*** MATERIAL SUPPLIED

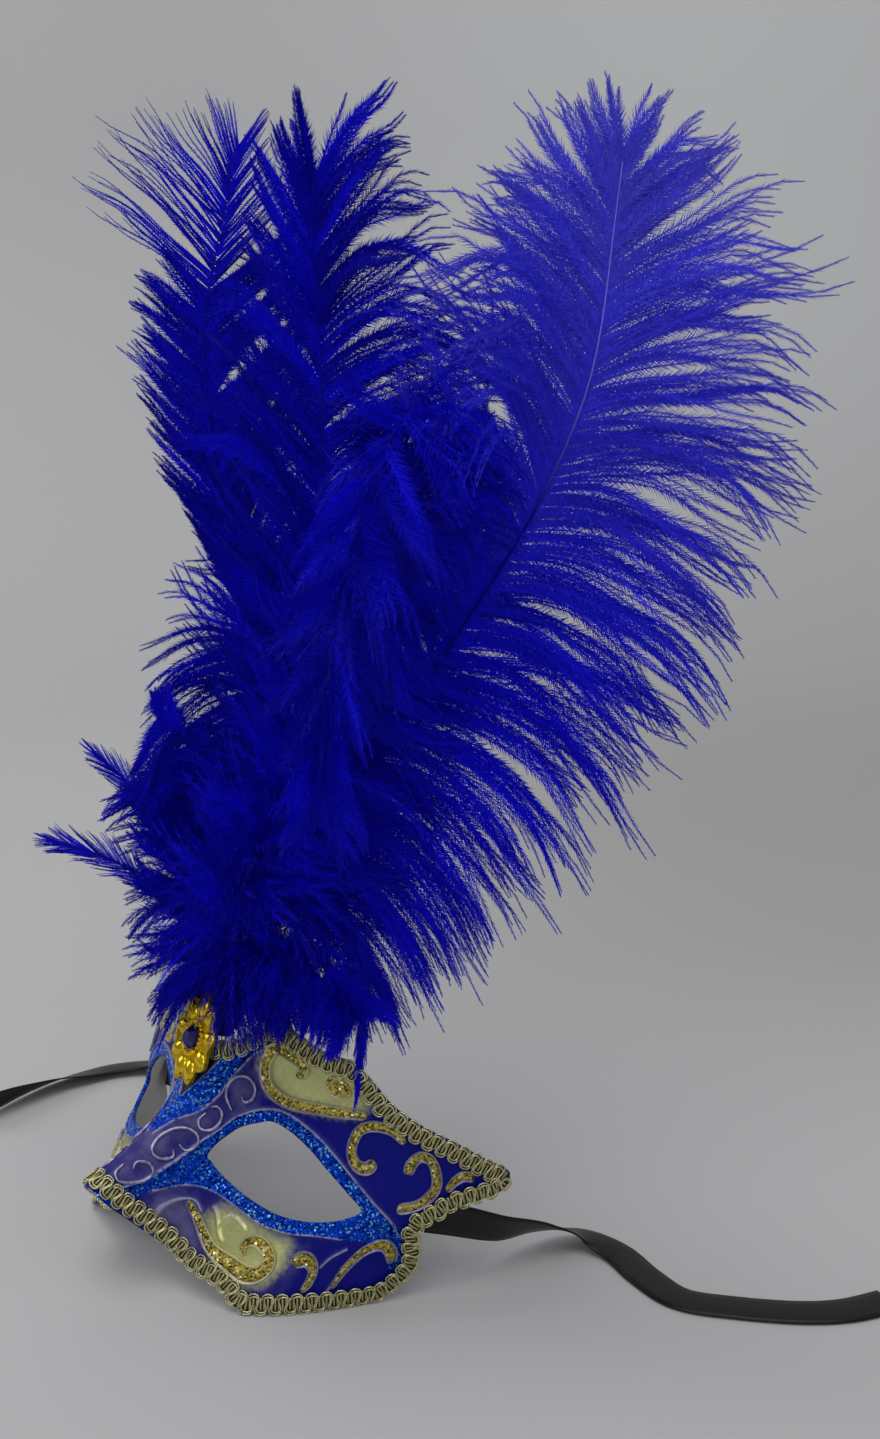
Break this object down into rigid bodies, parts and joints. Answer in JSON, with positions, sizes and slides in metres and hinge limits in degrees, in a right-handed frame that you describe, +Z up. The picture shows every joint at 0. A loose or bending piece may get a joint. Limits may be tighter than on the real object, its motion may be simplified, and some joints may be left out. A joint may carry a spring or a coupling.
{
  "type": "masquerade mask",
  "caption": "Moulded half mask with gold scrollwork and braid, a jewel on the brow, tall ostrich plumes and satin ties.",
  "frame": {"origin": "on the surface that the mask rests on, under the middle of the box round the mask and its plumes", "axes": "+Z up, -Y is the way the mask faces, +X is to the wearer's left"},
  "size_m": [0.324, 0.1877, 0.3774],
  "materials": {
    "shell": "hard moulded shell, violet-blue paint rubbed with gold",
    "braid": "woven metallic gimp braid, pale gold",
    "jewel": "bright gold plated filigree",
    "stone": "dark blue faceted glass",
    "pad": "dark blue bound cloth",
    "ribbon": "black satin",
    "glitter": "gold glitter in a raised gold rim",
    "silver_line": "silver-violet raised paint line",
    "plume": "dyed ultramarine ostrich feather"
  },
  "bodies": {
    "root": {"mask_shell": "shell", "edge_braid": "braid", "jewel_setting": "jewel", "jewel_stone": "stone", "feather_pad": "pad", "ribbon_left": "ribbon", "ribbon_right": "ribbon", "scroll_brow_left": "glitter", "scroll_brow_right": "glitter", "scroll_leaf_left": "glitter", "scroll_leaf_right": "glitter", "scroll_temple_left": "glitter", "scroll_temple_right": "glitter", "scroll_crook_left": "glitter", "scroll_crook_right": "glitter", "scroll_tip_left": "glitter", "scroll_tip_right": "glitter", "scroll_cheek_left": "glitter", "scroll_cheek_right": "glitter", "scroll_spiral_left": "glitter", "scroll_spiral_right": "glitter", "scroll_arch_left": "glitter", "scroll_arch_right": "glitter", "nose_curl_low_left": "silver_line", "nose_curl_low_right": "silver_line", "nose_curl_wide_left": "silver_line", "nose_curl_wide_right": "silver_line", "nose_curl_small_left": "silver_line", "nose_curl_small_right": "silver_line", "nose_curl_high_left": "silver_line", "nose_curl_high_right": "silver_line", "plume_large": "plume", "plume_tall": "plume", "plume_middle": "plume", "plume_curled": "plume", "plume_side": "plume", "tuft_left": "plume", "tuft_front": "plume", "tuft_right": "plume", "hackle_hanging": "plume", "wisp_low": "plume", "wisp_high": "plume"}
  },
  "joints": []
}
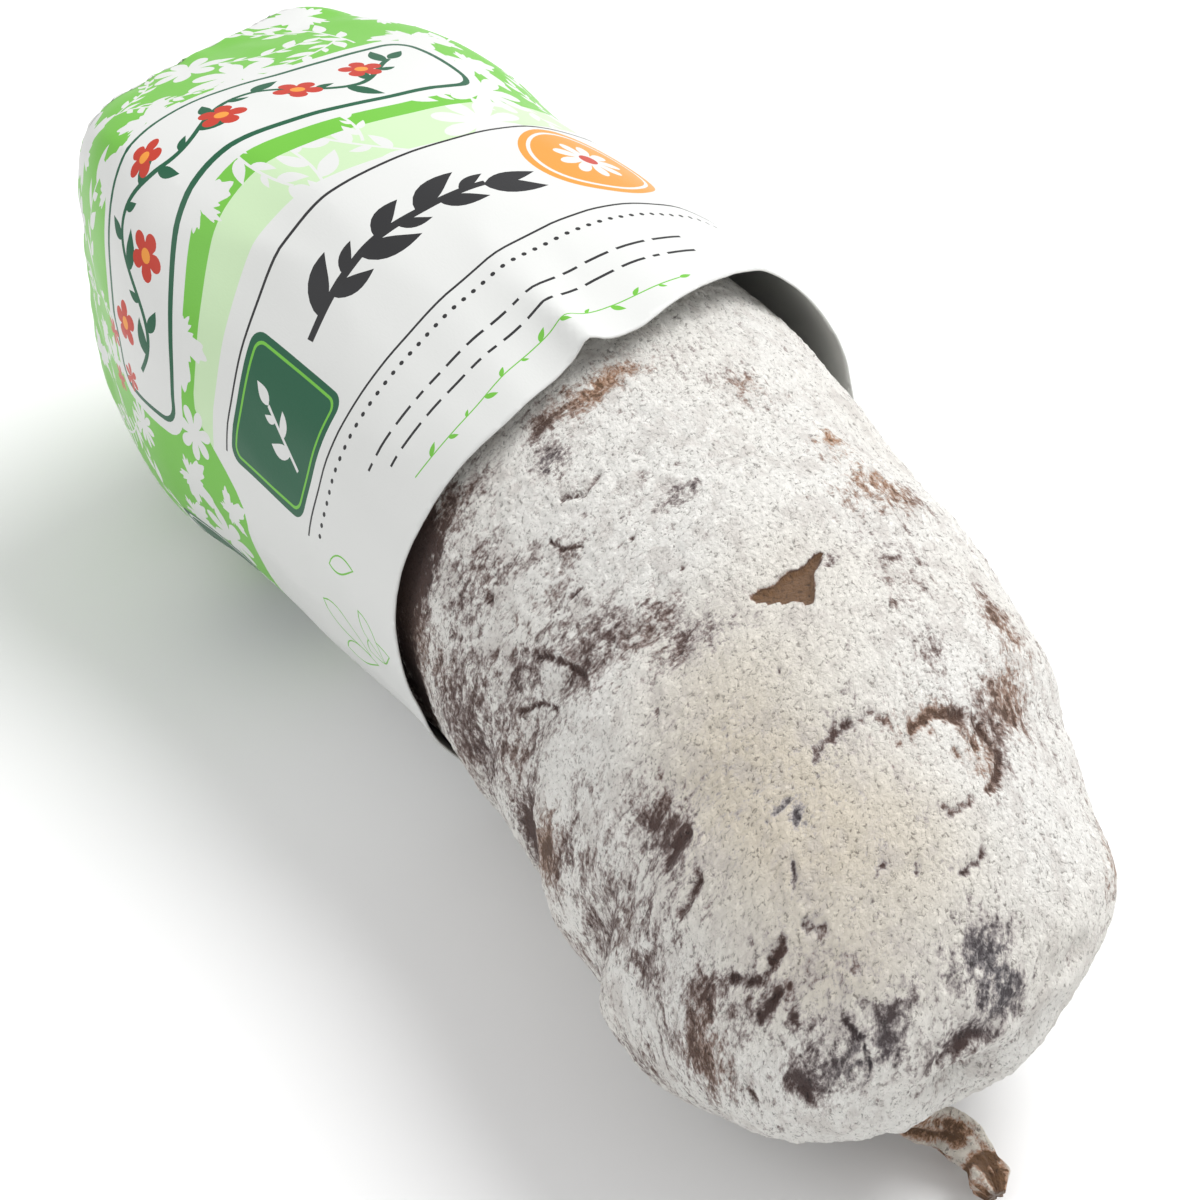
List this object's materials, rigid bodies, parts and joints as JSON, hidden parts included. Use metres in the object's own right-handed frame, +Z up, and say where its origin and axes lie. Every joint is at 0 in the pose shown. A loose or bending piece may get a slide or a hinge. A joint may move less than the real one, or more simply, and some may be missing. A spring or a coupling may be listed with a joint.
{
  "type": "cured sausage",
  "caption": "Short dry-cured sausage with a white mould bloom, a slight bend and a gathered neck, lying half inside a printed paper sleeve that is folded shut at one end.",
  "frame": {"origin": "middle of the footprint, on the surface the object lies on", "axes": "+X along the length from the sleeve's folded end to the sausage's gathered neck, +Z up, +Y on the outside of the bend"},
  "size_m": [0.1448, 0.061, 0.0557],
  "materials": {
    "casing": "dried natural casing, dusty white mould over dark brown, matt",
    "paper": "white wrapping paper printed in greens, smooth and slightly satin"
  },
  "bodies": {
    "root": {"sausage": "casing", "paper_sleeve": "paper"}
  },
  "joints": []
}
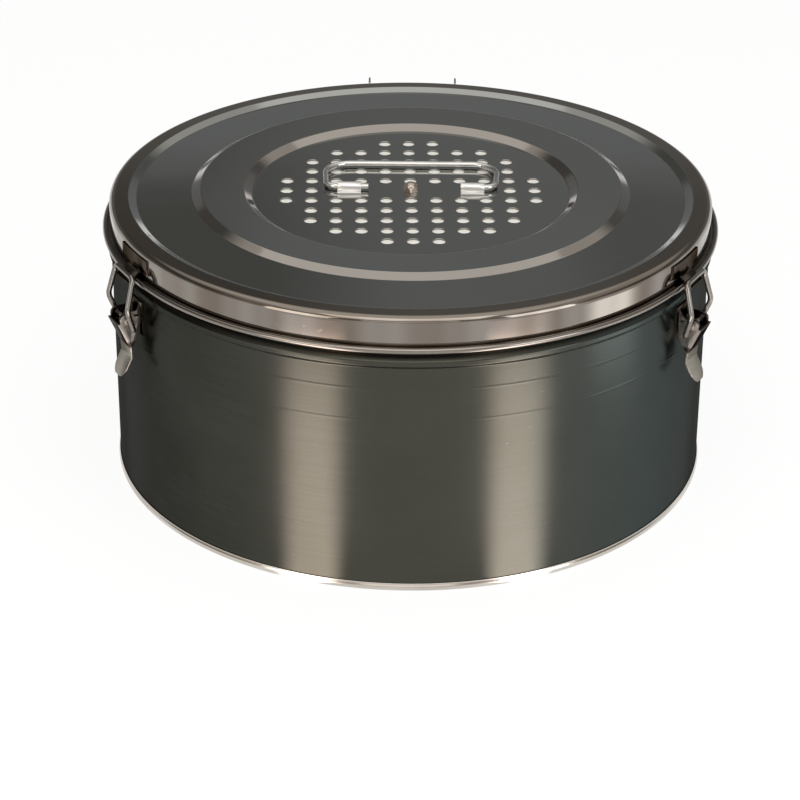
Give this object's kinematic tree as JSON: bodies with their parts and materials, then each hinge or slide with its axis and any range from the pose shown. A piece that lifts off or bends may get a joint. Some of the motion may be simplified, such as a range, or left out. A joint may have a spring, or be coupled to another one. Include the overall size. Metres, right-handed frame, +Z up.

******

OBJECTIVE:
Print again each line of the listing above, exactly as it appears.

ANSWER:
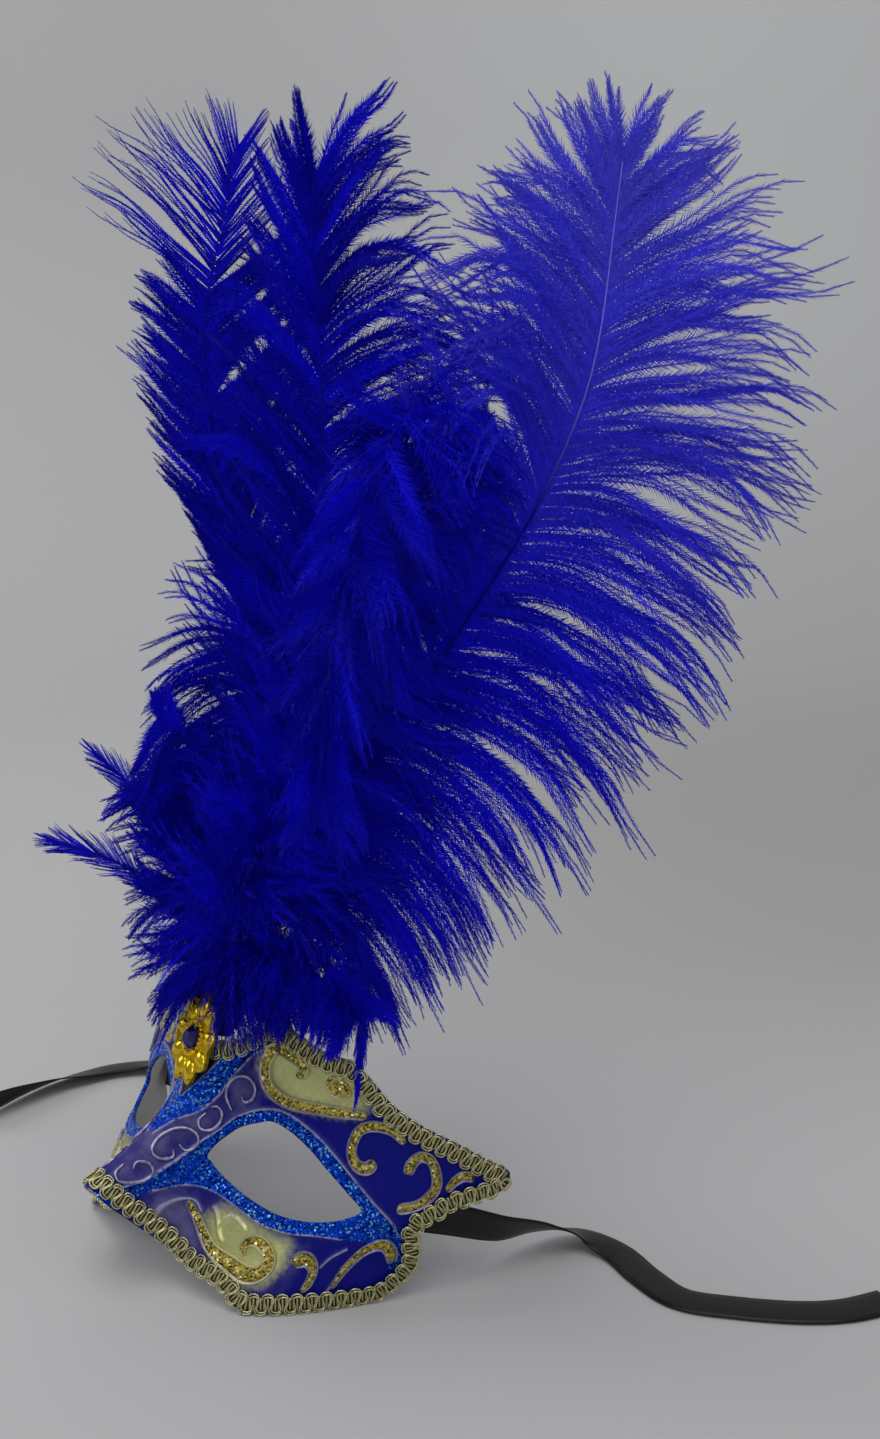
Break this object down into rigid bodies, parts and joints. Answer in JSON, with positions, sizes and slides in metres and hinge limits in degrees, in a right-handed frame that you describe, +Z up. The picture shows every joint at 0. A loose or bending piece may get a joint. Limits may be tighter than on the real object, its motion may be simplified, and some joints may be left out. A joint may carry a spring or a coupling.
{
  "type": "masquerade mask",
  "caption": "Moulded half mask with gold scrollwork and braid, a jewel on the brow, tall ostrich plumes and satin ties.",
  "frame": {"origin": "on the surface that the mask rests on, under the middle of the box round the mask and its plumes", "axes": "+Z up, -Y is the way the mask faces, +X is to the wearer's left"},
  "size_m": [0.324, 0.1877, 0.3774],
  "materials": {
    "shell": "hard moulded shell, violet-blue paint rubbed with gold",
    "braid": "woven metallic gimp braid, pale gold",
    "jewel": "bright gold plated filigree",
    "stone": "dark blue faceted glass",
    "pad": "dark blue bound cloth",
    "ribbon": "black satin",
    "glitter": "gold glitter in a raised gold rim",
    "silver_line": "silver-violet raised paint line",
    "plume": "dyed ultramarine ostrich feather"
  },
  "bodies": {
    "root": {"mask_shell": "shell", "edge_braid": "braid", "jewel_setting": "jewel", "jewel_stone": "stone", "feather_pad": "pad", "ribbon_left": "ribbon", "ribbon_right": "ribbon", "scroll_brow_left": "glitter", "scroll_brow_right": "glitter", "scroll_leaf_left": "glitter", "scroll_leaf_right": "glitter", "scroll_temple_left": "glitter", "scroll_temple_right": "glitter", "scroll_crook_left": "glitter", "scroll_crook_right": "glitter", "scroll_tip_left": "glitter", "scroll_tip_right": "glitter", "scroll_cheek_left": "glitter", "scroll_cheek_right": "glitter", "scroll_spiral_left": "glitter", "scroll_spiral_right": "glitter", "scroll_arch_left": "glitter", "scroll_arch_right": "glitter", "nose_curl_low_left": "silver_line", "nose_curl_low_right": "silver_line", "nose_curl_wide_left": "silver_line", "nose_curl_wide_right": "silver_line", "nose_curl_small_left": "silver_line", "nose_curl_small_right": "silver_line", "nose_curl_high_left": "silver_line", "nose_curl_high_right": "silver_line", "plume_large": "plume", "plume_tall": "plume", "plume_middle": "plume", "plume_curled": "plume", "plume_side": "plume", "tuft_left": "plume", "tuft_front": "plume", "tuft_right": "plume", "hackle_hanging": "plume", "wisp_low": "plume", "wisp_high": "plume"}
  },
  "joints": []
}
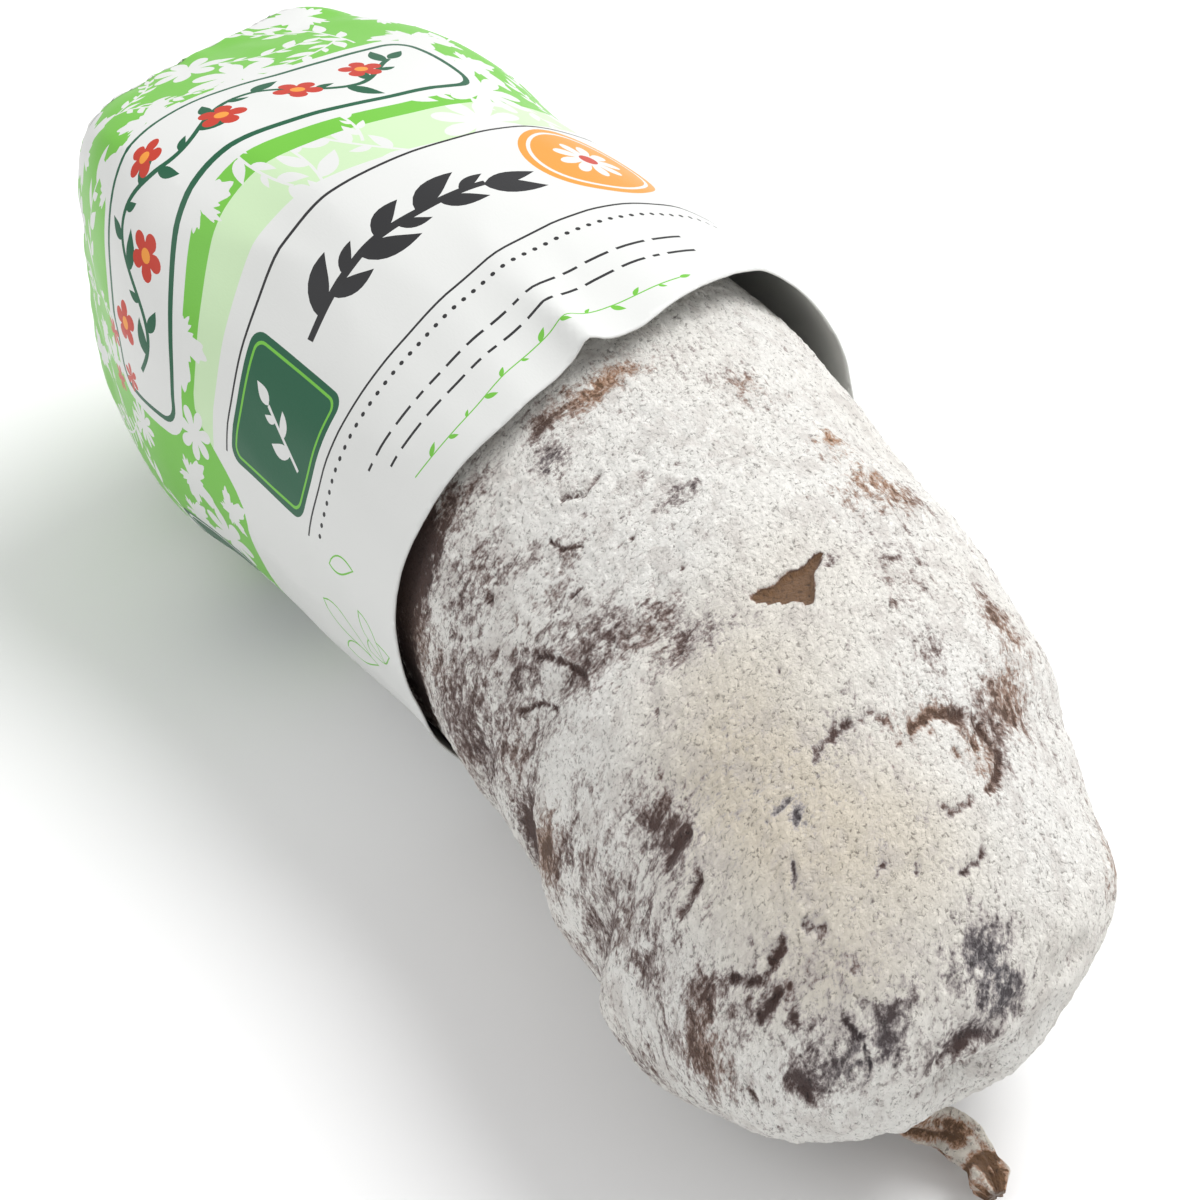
List this object's materials, rigid bodies, parts and joints as JSON, hidden parts included. Use metres in the object's own right-handed frame, +Z up, and say where its origin and axes lie. Every joint is at 0 in the pose shown. A loose or bending piece may get a slide or a hinge. A joint may move less than the real one, or more simply, and some may be missing. A spring or a coupling may be listed with a joint.
{
  "type": "cured sausage",
  "caption": "Short dry-cured sausage with a white mould bloom, a slight bend and a gathered neck, lying half inside a printed paper sleeve that is folded shut at one end.",
  "frame": {"origin": "middle of the footprint, on the surface the object lies on", "axes": "+X along the length from the sleeve's folded end to the sausage's gathered neck, +Z up, +Y on the outside of the bend"},
  "size_m": [0.1448, 0.061, 0.0557],
  "materials": {
    "casing": "dried natural casing, dusty white mould over dark brown, matt",
    "paper": "white wrapping paper printed in greens, smooth and slightly satin"
  },
  "bodies": {
    "root": {"sausage": "casing", "paper_sleeve": "paper"}
  },
  "joints": []
}
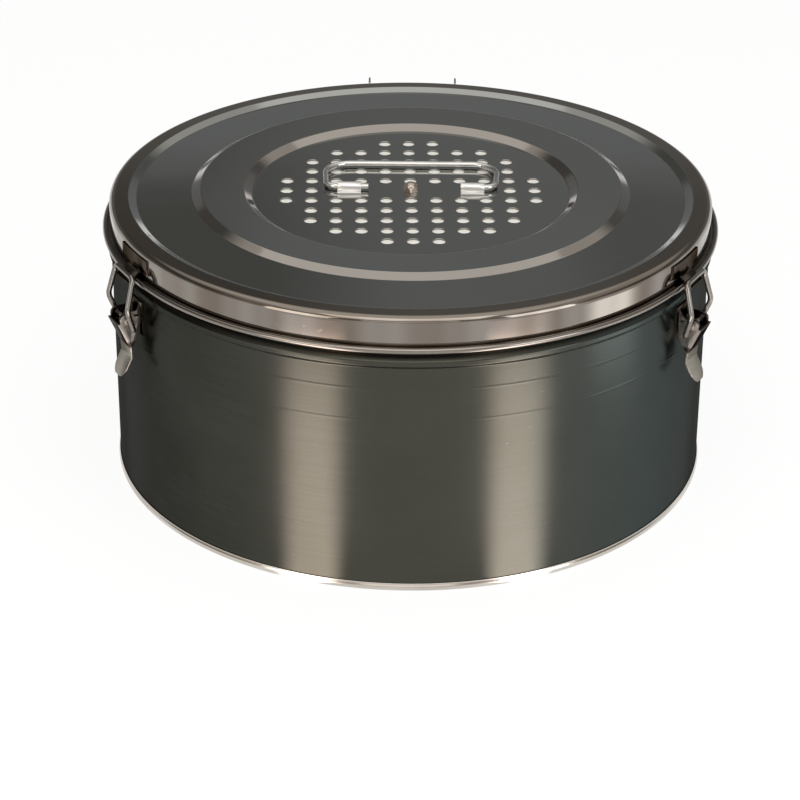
Give this object's kinematic tree as JSON: bodies with their parts and materials, then each hinge or slide with its axis and any range from the pose shown. A piece that lifts off or bends may get a joint. Some of the motion may be simplified, such as a range, or left out. A joint may have a spring, or be coupled to another one. Include the overall size. Metres, right-handed frame, +Z up.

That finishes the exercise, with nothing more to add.